Checking Linear Regression Assumptions

These assumptions are essential conditions that should be met before we draw inferences regarding the model estimates or use the model to make a prediction.

For Linear Regression, we need to check if the following assumptions hold:-

-Linearity -Independence -Homoscedasticity -Normality of error terms -No strong Multicollinearity

There does not appear to be a significant pattern to the residuals, data points seem randomly distributed.

Since p-value < 0.05, the residuals are not normal as per shapiro test. As an approximation, we can accept this distribution as close to being normal.

Since p-value > 0.05 we can say that the residuals are homoscedastic.

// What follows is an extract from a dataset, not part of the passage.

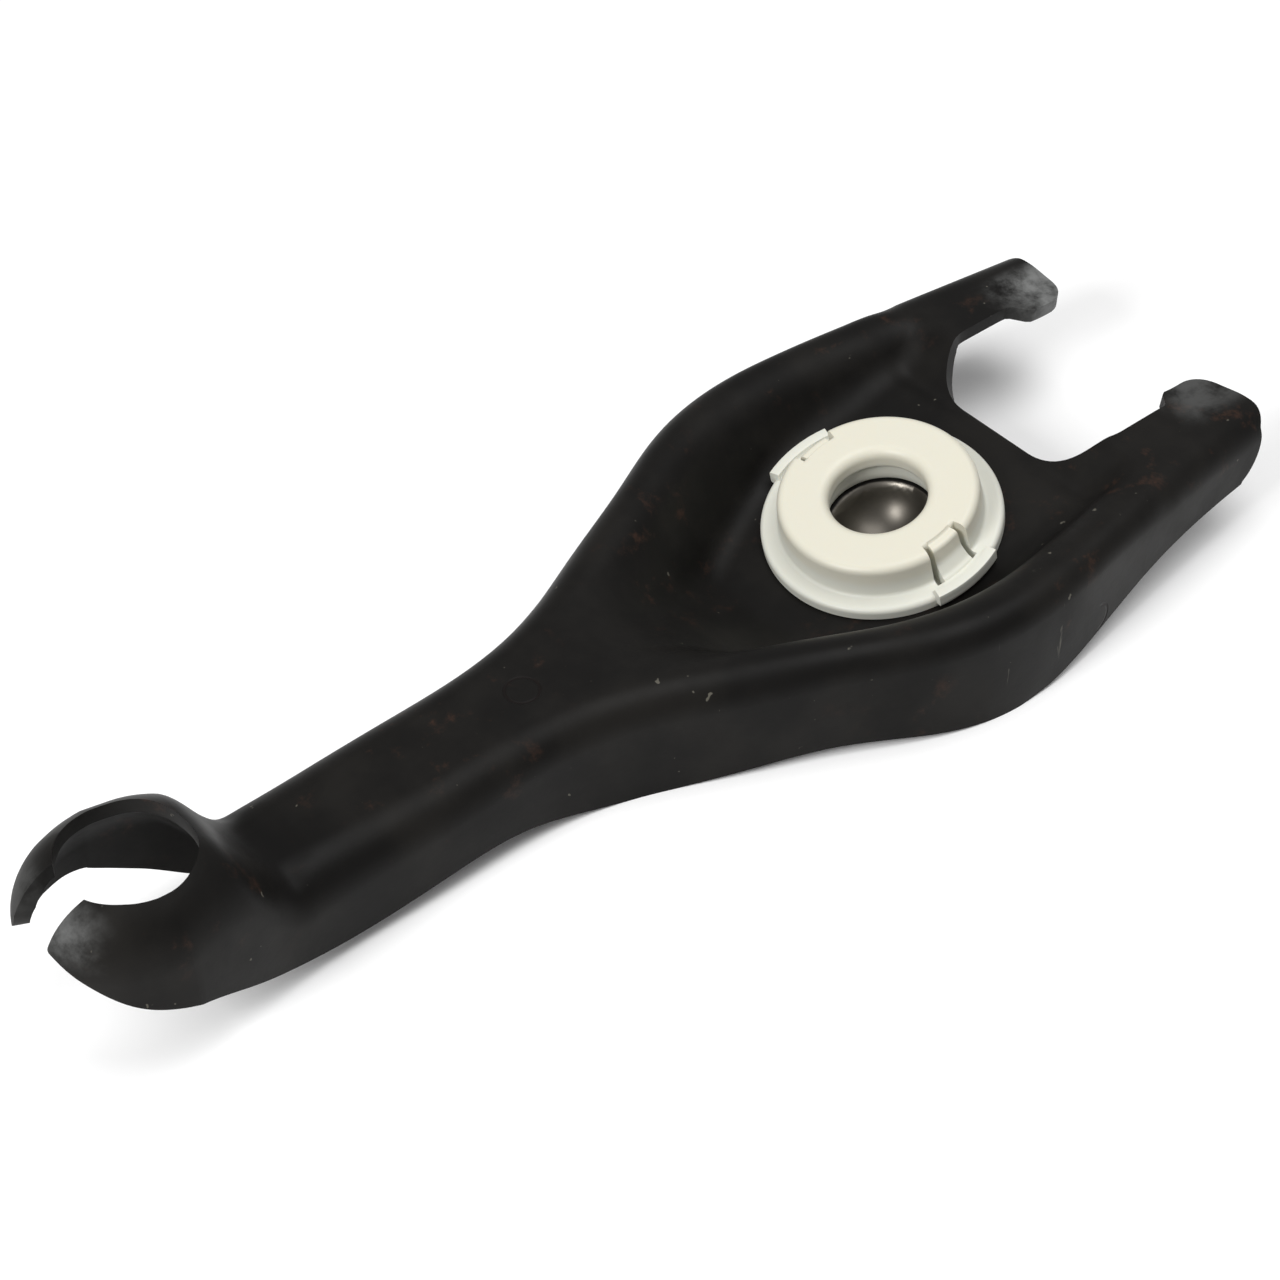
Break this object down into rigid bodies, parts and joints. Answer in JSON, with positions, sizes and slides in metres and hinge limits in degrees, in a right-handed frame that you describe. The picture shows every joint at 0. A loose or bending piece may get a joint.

This satisfies all the assumptions of linear regression, time to review the final model.

Final Model Summary

We can see that RMSE on the train and test sets are comparable. So, our model is not suffering from overfitting. MAE indicates that our current model is able to predict normalized used phone price within a mean error of 0.18 units on the test data. Hence, we can conclude the model "ols_res10" is good for prediction as well as inference purposes.

Actionable Insights and Recommendations

-

Our model statistically shows that the most relevant variables when calculating used phone prices are as follows: 4g capabilities, main camera megapixels, selfie camera megapixels, RAM, weight, release year, normalized new price, brand names (Asus, Lenovo, Nokia, Realme, and Xiami), operating systems with Others and Apple.